“Vulnerability is not just a question of how climate change will affect resources in the state, it’s also a question of how well Colorado is prepared to deal with changes.”
Eric Gordon with CIRES Western Water Assessment at CU Boulder is the co-lead editor of a new report, “The Colorado Climate Change Vulnerability Study,” which was commissioned by the Colorado Energy Office in accordance with the Colorado Legislature’s House Bill 13-1293. It’s a sector-by-sector analysis of the challenges that state residents and leaders will have to deal with in coming decades. It also details many of the ways Coloradans are already grappling with these issues, and where other strategies may help mitigate risk.
Sea-level rise may not be eating away at Colorado’s borders, but climate change exposes other critical vulnerabilities in the state, reveals the report. Rising temperatures likely will take a toll on cattle and crops, for example, and could more often leave junior water rights holders with little water and few options.
In the public health sector, Colorado may see more incidents of infectious diseases, the report notes, and the elderly and people living in poverty are especially vulnerable. Climate change impacts on public health are complex and difficult to anticipate, but rising temperatures could mean more frequent episodes of unhealthy air quality and more common heatstroke, West Nile Virus, plague and hantavirus.
For perspective, hotter states such as Florida and Arizona are also dealing with the invasion of diseases typically not seen in the continental United States, such as dengue fever.
“Colorado is lucky to avoid certain diseases that affect hotter areas,” Gordon said, “but we are vulnerable to increases in those we already have here, especially West Nile Virus.”

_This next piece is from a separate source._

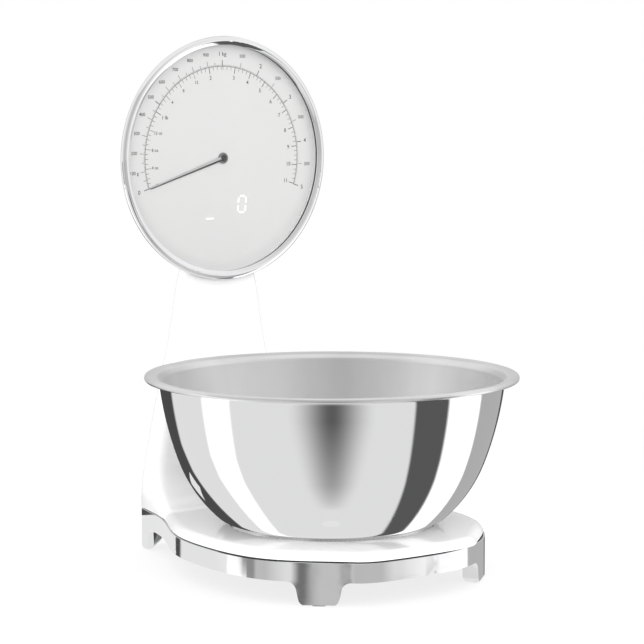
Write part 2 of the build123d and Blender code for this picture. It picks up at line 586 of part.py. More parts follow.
# ------------------------------------------------------------------ bowl
def bowl_wall(inset):
    """The wall's tangent arcs, from the flat base to the neck under the rim, set inwards by inset."""
    x, z, slope = BOWL_FLAT_R, PLATE_TOP_Z + inset, 0.0
    arcs = []
    for radius, end_deg in BOWL_ARCS:
        end = radians(end_deg)
        radius = radius - inset
        centre = (x - radius * sin(slope), z + radius * cos(slope))
        points = [(centre[0] + radius * sin(a), centre[1] - radius * cos(a)) for a in (slope, (slope + end) / 2, end)]
        arcs.extend(ThreePointArc(*points).edges())
        (x, z), slope = points[2], end
    return arcs, (x, z)


def bowl_solid():
    """The spun bowl: flat base, a wall of three tangent arcs, a narrow flange and a rolled rim."""
    outer, neck = bowl_wall(0)
    inner, neck_in = bowl_wall(BOWL_WALL)
    flange_z = (BOWL_ROLL_Z, BOWL_ROLL_Z + BOWL_WALL)
    roll_x = BOWL_RIM_R - BOWL_ROLL_R
    flare_x = neck[0] + BOWL_FLARE
    flare = ThreePointArc(neck, (neck[0] + 0.28 * BOWL_FLARE, neck[1] + 2.2), (flare_x, flange_z[0]))
    under = Line((flare_x, flange_z[0]), (roll_x - BOWL_ROLL_R, flange_z[0]))
    lowest = (roll_x, BOWL_ROLL_Z - BOWL_ROLL_R)
    outermost = (roll_x + BOWL_ROLL_R, BOWL_ROLL_Z)
    top = (roll_x, BOWL_ROLL_Z + BOWL_ROLL_R)
    diagonal = BOWL_ROLL_R * sin(radians(45))
    roll = [ThreePointArc((roll_x - BOWL_ROLL_R, flange_z[0]), lowest, outermost),
            ThreePointArc(outermost, (roll_x + diagonal, BOWL_ROLL_Z + diagonal), top)]
    lip = Line(top, (flare_x, flange_z[1]))
    turn_in = ThreePointArc((flare_x, flange_z[1]), (neck[0] + 0.06 * BOWL_FLARE, neck[1] + 2.9), neck_in)
    floor_z = PLATE_TOP_Z + BOWL_WALL
    floor = Polyline((BOWL_FLAT_R, floor_z), (0, floor_z), (0, PLATE_TOP_Z), (BOWL_FLAT_R, PLATE_TOP_Z))
    edges = [*outer, *flare.edges(), *under.edges(), *roll[0].edges(), *roll[1].edges(), *lip.edges(),
             *turn_in.edges(), *inner, *floor.edges()]
    return revolve(Plane.XZ * Face(Wire(edges)), Axis.Z, 360)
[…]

Temperatures in Colorado have been rising, especially in summer, and that trend is expected to continue, along with increases in the frequency and intensity of heat waves, droughts and wildfire. Public schools in many Front Range cities are vulnerable to these changes, the report notes. Historically, schools in the state have not needed cooling, so many do not have air-conditioned classrooms. “These rising temperatures have exposed a major vulnerability that could potentially be very expensive to address,” the report notes.